It would also serve to instill the sense of inferiority on all subjects and delegates that were present, since the seat of the king was elevated at the far end – rising far above the crowd in a magnanimous manner. Also, the reliefs of winged bulls and lions, all double-headed, and the carvings of the subjects bearing gifts and the conquering soldiers of Darius the Great – all were there with a single purpose: to instill fear and display the Achaemenid might.

The Apadana had another integral part of its design – the view. As the whole building rose some 131 feet (40 meters) high, and the ground floor itself rose indomitably above the surrounding plains, it offered a commanding view of the surroundings of the city. It is stated that this was in fact a way for the king to observe the assembled troops below – whether they were in battle formations or parades and ceremonies.

While no portions of the once great roof remain, there is ample evidence that it was made of wood, in a fashion that was characteristic of the Persian style. When the excavations were carried out, the archaeologists stumbled upon a very dense layer with the remains of burnt wood.

It was some 24 inches (60 centimeters) thick, and showed traces of ebony, teak, and cedar. Moreover, the lion and bull capitals on top of the pillars contain special ‘slots’ for great wooden beams. It can be easily imagined how this roof would once have looked.

Reconstruction of the Apadana's roof. (Pentocelo~commonswiki / Public Domain)

Reconstruction of the Apadana's roof. (Pentocelo~commonswiki / Public Domain)

By the Favor of Ahuramazda

One important discovery in the Apadana tells us some of its history. While we know that Darius the Great begun the construction, it was probable that it was not finished in his lifetime. This belief was confirmed with the discovery of an elaborate inscription, written in cuneiform on glazed bricks. It was written by his son, Xerxes the Great (Xerxes I), and it goes as follows:

“Xerxes the Great King says: By the favor of Ahuramazda, King Darius my father built and ordered to be built much good construction. By the favor also of Ahuramazda, I added to that construction and built further buildings.”
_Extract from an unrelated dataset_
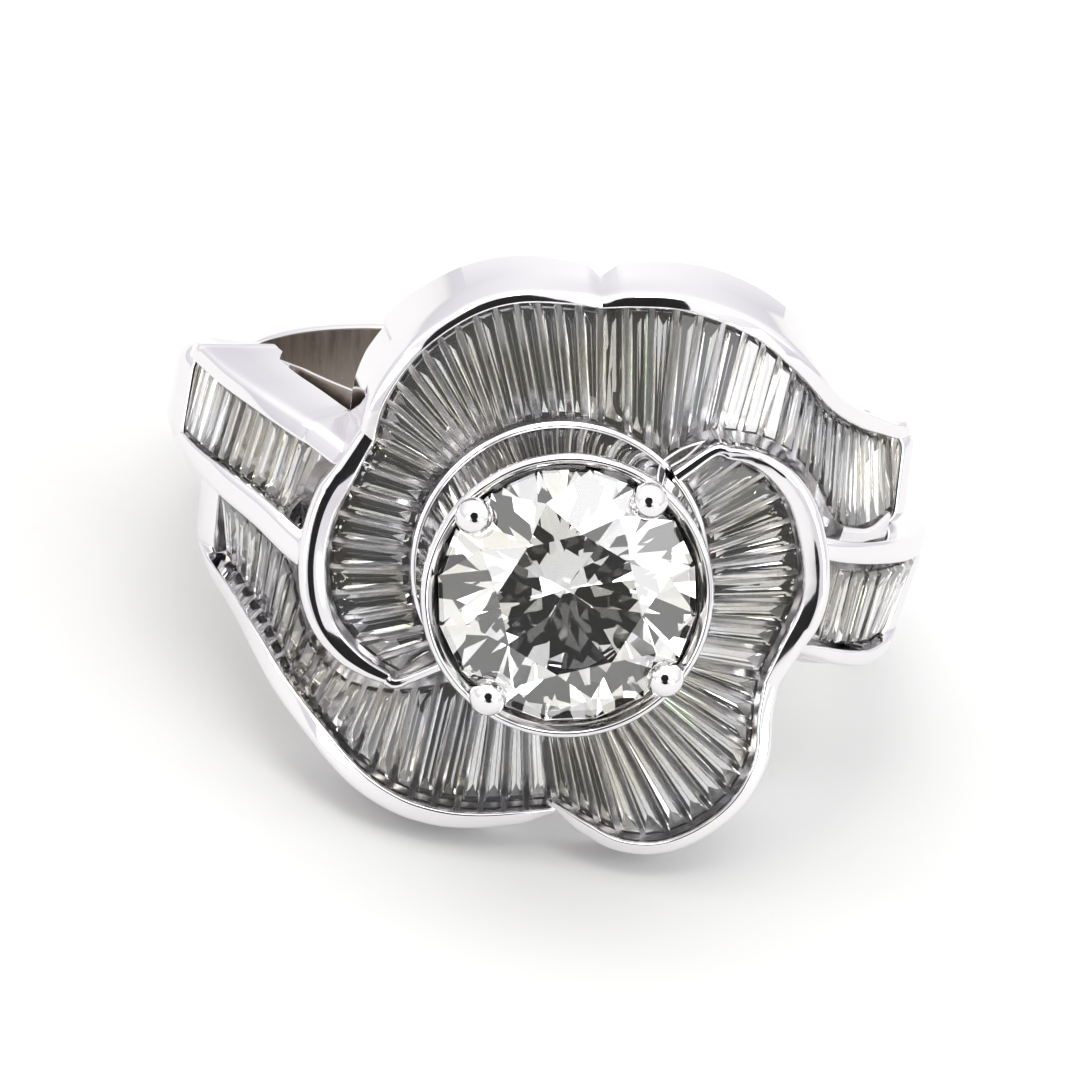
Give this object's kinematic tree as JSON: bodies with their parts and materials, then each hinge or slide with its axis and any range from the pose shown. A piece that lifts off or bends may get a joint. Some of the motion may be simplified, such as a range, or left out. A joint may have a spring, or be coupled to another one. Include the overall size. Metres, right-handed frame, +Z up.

This inscription tells us that the Apadana, although designed by Darius the Great, was in fact completed by his son and successor Xerxes. When we take that into consideration, we can perhaps speculate that there were two slightly disparaging architectural styles employed in the overall construction, and as such the Apadana could have been a unique, one of a kind building.

Ruins of the Apadana, cuneiform on glazed bricks. (Matyas Rehak / Adobe Stock)

Ruins of the Apadana, cuneiform on glazed bricks. (Matyas Rehak / Adobe Stock)

It is said that the style of the Apadana, and Persepolis overall, has influenced the architecture of those who came after, chiefly the Umayyad Caliphate. Some of their earliest mosques, such as the Great Mosque of Banu Umayya, have been heavily influenced by the design elements of the Apadana, noticed in the pillared design. It also contains the so-called “ Qubbat al-Khazna”, the Dome of Treasury, which rests on pillars that have a clear resemblance to the ancient Achaemenid hypostyle hall, the Apadana.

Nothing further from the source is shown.